BEGIN Data extract

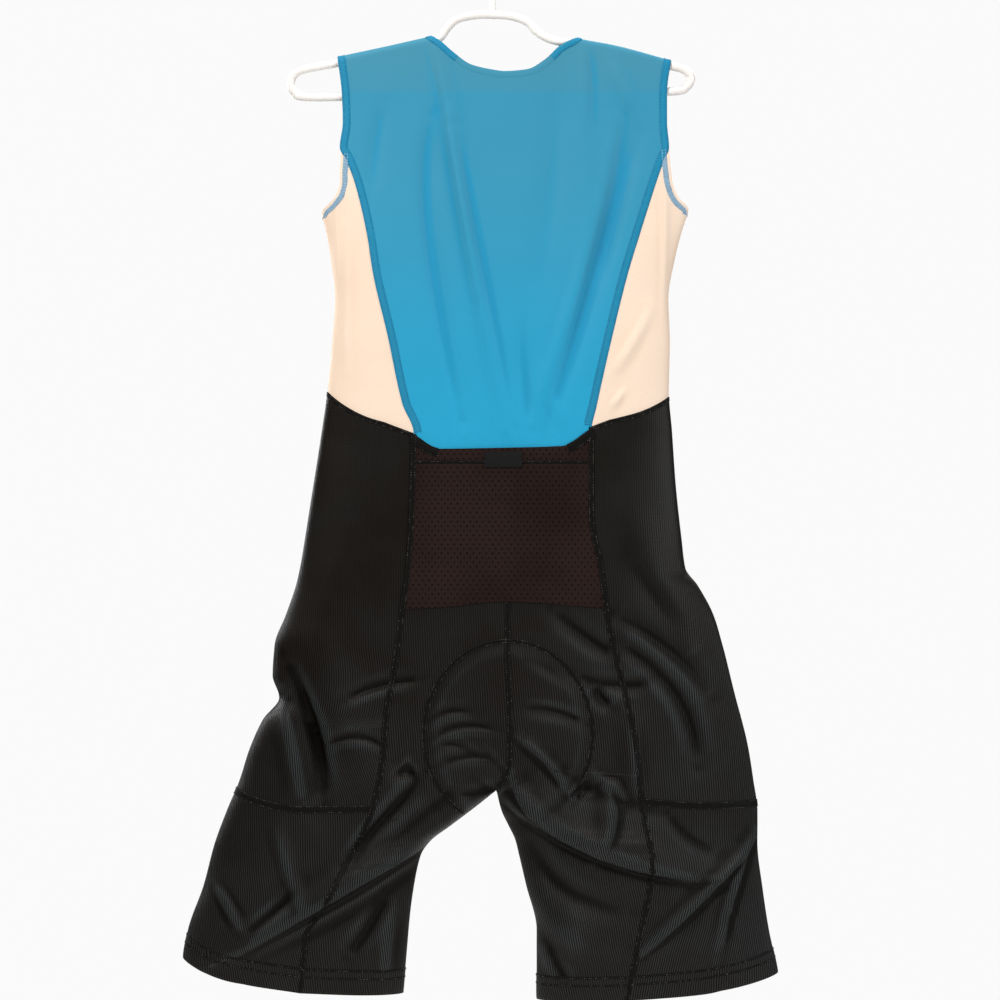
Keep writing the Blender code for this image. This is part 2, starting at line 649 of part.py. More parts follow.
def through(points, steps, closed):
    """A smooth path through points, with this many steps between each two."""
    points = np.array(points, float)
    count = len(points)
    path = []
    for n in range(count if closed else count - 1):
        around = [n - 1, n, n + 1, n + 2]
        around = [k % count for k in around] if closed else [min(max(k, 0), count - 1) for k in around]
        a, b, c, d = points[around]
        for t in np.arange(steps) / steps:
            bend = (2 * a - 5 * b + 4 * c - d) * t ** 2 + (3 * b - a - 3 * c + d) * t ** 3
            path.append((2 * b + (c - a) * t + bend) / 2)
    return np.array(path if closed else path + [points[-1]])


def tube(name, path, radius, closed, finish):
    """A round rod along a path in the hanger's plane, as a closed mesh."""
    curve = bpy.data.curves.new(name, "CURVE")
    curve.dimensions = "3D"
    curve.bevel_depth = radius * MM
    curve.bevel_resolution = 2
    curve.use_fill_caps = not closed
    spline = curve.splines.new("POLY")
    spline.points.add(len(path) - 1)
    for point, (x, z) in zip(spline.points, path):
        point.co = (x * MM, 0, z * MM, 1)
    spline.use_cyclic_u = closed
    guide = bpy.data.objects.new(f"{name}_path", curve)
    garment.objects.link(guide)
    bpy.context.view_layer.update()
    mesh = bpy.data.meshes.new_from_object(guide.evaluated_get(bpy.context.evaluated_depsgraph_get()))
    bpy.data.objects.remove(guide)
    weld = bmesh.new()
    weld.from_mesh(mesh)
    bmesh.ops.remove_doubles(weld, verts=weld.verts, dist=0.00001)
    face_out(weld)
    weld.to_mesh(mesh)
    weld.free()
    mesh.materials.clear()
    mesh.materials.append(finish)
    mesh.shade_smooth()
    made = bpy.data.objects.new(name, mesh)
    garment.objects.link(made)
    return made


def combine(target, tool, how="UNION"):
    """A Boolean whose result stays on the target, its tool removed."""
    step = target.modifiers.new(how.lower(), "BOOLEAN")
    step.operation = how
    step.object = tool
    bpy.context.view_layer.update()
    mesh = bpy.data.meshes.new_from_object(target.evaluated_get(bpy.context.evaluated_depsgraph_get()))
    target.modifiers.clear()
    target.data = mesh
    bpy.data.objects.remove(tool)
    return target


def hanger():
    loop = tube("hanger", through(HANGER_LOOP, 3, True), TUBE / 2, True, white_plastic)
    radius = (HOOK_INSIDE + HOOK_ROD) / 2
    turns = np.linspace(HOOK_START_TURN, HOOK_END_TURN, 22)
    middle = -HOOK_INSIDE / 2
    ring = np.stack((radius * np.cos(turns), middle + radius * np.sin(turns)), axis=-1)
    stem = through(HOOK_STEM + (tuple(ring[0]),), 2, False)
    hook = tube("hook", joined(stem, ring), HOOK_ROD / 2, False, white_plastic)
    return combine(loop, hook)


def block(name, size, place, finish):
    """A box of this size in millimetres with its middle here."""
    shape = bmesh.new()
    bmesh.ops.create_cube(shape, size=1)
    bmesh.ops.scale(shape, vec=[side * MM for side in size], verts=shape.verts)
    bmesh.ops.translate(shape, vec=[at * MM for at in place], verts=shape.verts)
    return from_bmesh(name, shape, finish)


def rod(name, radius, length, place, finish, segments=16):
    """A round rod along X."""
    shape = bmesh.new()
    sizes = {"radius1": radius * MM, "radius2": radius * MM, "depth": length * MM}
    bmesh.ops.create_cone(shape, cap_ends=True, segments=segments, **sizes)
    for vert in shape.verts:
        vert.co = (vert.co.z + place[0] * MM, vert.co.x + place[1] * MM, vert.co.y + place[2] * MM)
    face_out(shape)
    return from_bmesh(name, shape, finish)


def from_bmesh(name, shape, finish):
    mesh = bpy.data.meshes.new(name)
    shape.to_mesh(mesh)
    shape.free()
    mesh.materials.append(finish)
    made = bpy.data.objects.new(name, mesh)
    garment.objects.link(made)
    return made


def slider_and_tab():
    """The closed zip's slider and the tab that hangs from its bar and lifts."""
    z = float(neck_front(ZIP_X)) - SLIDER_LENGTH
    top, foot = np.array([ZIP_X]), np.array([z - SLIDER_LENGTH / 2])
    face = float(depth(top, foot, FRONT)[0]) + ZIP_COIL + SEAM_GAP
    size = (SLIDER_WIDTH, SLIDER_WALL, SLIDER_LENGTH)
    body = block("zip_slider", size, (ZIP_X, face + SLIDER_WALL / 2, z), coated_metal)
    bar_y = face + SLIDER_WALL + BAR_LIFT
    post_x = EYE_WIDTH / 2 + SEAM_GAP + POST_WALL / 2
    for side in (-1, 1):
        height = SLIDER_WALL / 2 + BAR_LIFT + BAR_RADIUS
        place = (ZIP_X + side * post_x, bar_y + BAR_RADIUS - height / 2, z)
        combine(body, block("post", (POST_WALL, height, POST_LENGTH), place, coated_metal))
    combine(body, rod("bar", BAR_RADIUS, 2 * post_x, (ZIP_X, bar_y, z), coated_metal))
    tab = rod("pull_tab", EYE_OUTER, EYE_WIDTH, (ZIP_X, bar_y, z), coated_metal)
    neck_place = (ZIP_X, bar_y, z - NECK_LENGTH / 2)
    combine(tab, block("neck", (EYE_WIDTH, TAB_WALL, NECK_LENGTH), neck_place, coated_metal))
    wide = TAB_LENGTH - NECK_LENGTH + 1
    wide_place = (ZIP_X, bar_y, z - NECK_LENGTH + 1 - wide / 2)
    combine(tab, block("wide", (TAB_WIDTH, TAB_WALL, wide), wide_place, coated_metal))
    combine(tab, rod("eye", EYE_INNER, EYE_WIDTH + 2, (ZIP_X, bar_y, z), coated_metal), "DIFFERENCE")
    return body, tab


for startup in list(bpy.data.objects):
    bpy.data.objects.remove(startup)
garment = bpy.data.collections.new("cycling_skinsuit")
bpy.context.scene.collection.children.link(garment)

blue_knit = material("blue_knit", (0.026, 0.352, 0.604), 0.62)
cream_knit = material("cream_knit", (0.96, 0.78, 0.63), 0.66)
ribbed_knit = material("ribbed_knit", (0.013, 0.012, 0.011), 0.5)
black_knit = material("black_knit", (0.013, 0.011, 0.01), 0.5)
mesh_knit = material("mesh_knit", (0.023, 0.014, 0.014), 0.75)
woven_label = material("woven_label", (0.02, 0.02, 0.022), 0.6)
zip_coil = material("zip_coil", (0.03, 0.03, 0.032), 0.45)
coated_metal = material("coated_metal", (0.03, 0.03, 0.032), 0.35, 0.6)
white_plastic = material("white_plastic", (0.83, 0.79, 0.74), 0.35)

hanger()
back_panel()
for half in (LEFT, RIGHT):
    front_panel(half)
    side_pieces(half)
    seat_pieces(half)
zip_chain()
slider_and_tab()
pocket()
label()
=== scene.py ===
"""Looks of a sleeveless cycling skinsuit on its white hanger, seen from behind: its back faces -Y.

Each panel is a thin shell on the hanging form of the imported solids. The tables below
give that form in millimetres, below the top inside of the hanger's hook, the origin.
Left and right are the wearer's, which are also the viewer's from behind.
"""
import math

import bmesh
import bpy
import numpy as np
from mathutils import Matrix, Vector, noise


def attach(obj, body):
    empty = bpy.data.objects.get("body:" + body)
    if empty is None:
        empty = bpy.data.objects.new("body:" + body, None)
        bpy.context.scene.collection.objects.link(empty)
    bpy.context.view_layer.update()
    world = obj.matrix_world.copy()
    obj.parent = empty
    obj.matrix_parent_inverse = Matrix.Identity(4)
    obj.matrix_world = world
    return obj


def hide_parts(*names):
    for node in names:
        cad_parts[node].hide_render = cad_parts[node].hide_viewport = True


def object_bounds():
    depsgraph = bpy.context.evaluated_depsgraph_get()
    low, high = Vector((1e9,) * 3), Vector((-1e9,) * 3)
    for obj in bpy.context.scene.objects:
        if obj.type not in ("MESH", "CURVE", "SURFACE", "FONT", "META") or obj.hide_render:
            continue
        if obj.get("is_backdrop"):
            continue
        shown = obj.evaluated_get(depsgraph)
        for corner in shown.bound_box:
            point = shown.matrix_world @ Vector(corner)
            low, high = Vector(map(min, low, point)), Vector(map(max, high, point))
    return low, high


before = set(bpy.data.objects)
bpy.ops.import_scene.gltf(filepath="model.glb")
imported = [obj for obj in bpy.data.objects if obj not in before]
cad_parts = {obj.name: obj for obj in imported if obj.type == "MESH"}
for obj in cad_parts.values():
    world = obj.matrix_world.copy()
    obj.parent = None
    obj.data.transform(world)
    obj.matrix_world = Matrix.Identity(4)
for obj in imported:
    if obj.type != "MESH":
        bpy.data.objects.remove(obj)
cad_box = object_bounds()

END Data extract

▶ Task details
Return nothing but the lines from the start of the listing above through the line containing "return np.array(path if", exactly as given.

▶ Result below
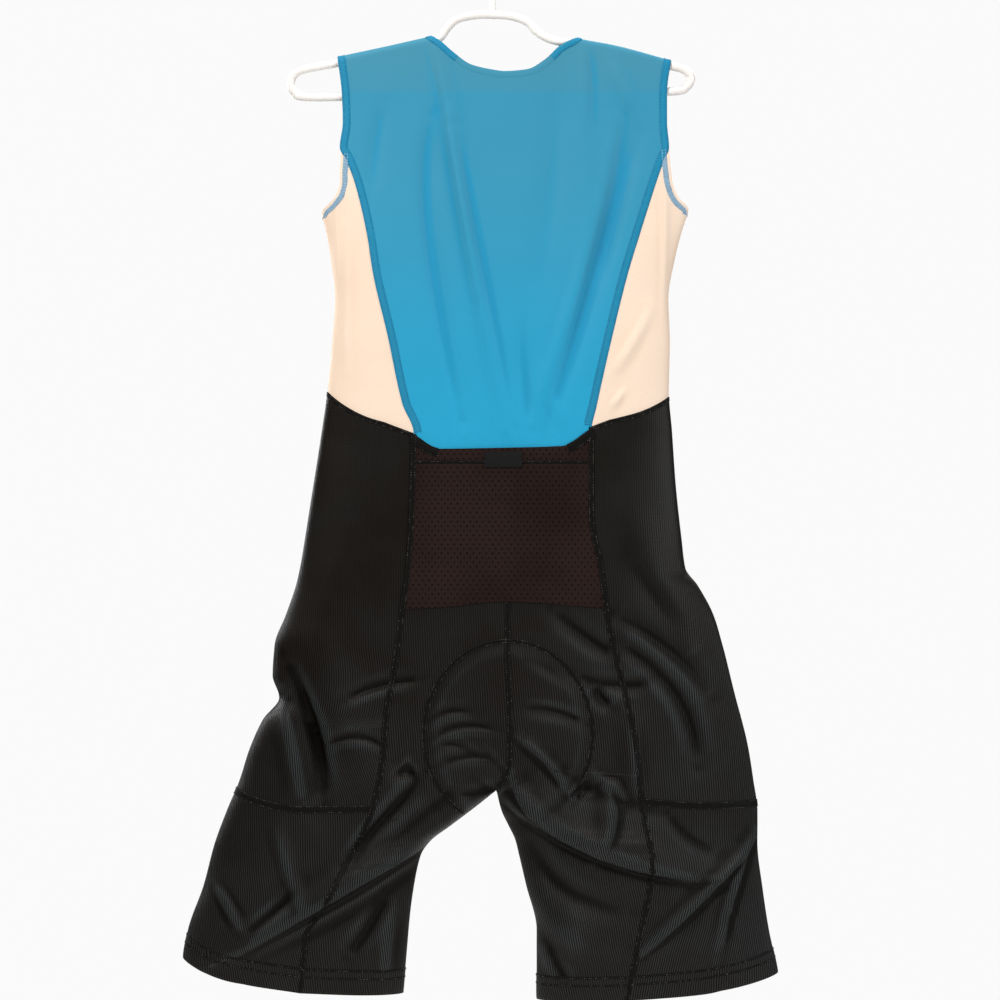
Keep writing the Blender code for this image. This is part 2, starting at line 649 of part.py. More parts follow.
def through(points, steps, closed):
    """A smooth path through points, with this many steps between each two."""
    points = np.array(points, float)
    count = len(points)
    path = []
    for n in range(count if closed else count - 1):
        around = [n - 1, n, n + 1, n + 2]
        around = [k % count for k in around] if closed else [min(max(k, 0), count - 1) for k in around]
        a, b, c, d = points[around]
        for t in np.arange(steps) / steps:
            bend = (2 * a - 5 * b + 4 * c - d) * t ** 2 + (3 * b - a - 3 * c + d) * t ** 3
            path.append((2 * b + (c - a) * t + bend) / 2)
    return np.array(path if closed else path + [points[-1]])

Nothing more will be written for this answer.